Тяга к рисованию пересилила, и в 12 лет я, не говоря ни слова родителям, поступил в школу живописи, ваяния и зодчества при императорской Академии художеств в Тифлисе. Эта была моя стихия. Я бежал туда после гимназии и со священным трепетом, почти не дыша, замирал на два, два с половиной часа над своим листком бумаги, прикнопленным к доске. В правой руке держал итальянский карандаш, а в левой — липучку или снимку, и весь был во власти натуры, стараясь возможно точнее передать все тончайшие нюансы. В этом переливе света и тени — дыхание жизни, своя нежная мелодия. Это тоже музыка, звучащая из самых сокровенных глубин души. И когда пропадали штрихи и линии карандаша, выявлялась жизнь, трепещущая, мерцающая и живущая помимо тебя. И ты являешься свидетелем таинственного рождения. Сладостное и щемящее чувство пронизывает тебя всего, и это первые шаги к пониманию и осознанию творческого процесса.

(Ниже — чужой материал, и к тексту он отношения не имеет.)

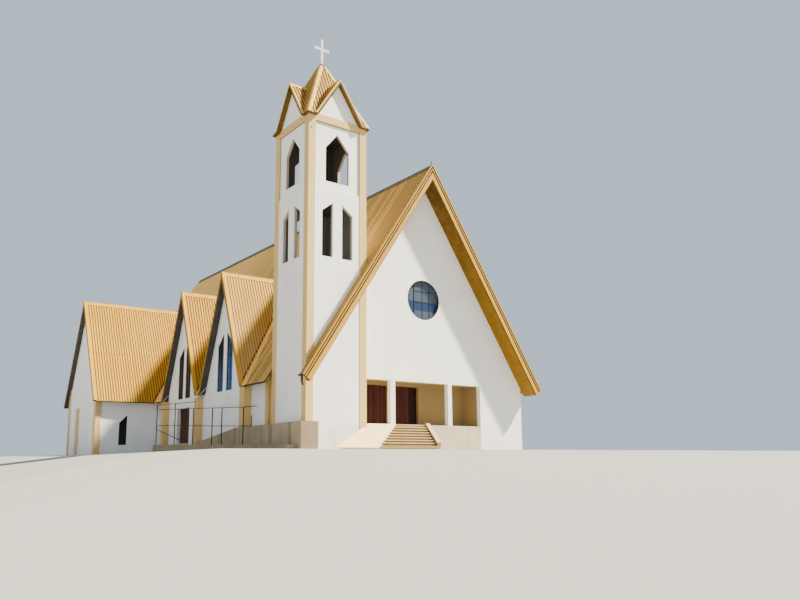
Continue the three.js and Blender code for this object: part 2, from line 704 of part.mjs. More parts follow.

В 70-е годы люди утеряли понимание слова «творчество» и, употребляя его где попало, опошлили. Например, кто-то танцует гопака, бессмысленно выбивая из пола пыль, вертится колесом, и все это называется творчеством. Сколько мудрости в старинных народных поговорках: «Если Бог хочет наказать человека, то он лишает его разума».

Школа живописи помещалась на втором этаже двухэтажного старинного здания на улице Грибоедова. Представьте себе громадный зал, тишина, полумрак и только тут и там ярко освещенная гипсовая натура, орнаменты, маски; головы, торсы. И в этой тишине изредка раздается голос преподавателя, делающего какое-нибудь указание и то вполголоса. Слышен только шум шуршащих по бумаге карандашей. Кто когда-нибудь это переживал, знает всю сладость таких часов, уносящих вас в иной мир красоты, сосредоточенности и внутренней активной тишины.

Постановка преподавания в этой школе была чисто академической. Здесь я действительно получил хороший фундамент крепкого рисунка на всю жизнь. Оценка работ и перевод учеников в следующий класс были поставлены очень мудро и объективно. Каждую четверть наши работы укладывались в огромный фанерный ящик и отправлялись в Петербург в Академию, где комиссия профессоров, никого из нас лично не зная, ставила на рисунках оценочные категории. Затем этот ящик мы получали назад и, согласно полученным отметкам, нас или переводили или оставляли в прежнем классе. Затем я прошел орнаментный и головной классы, пока не началась война.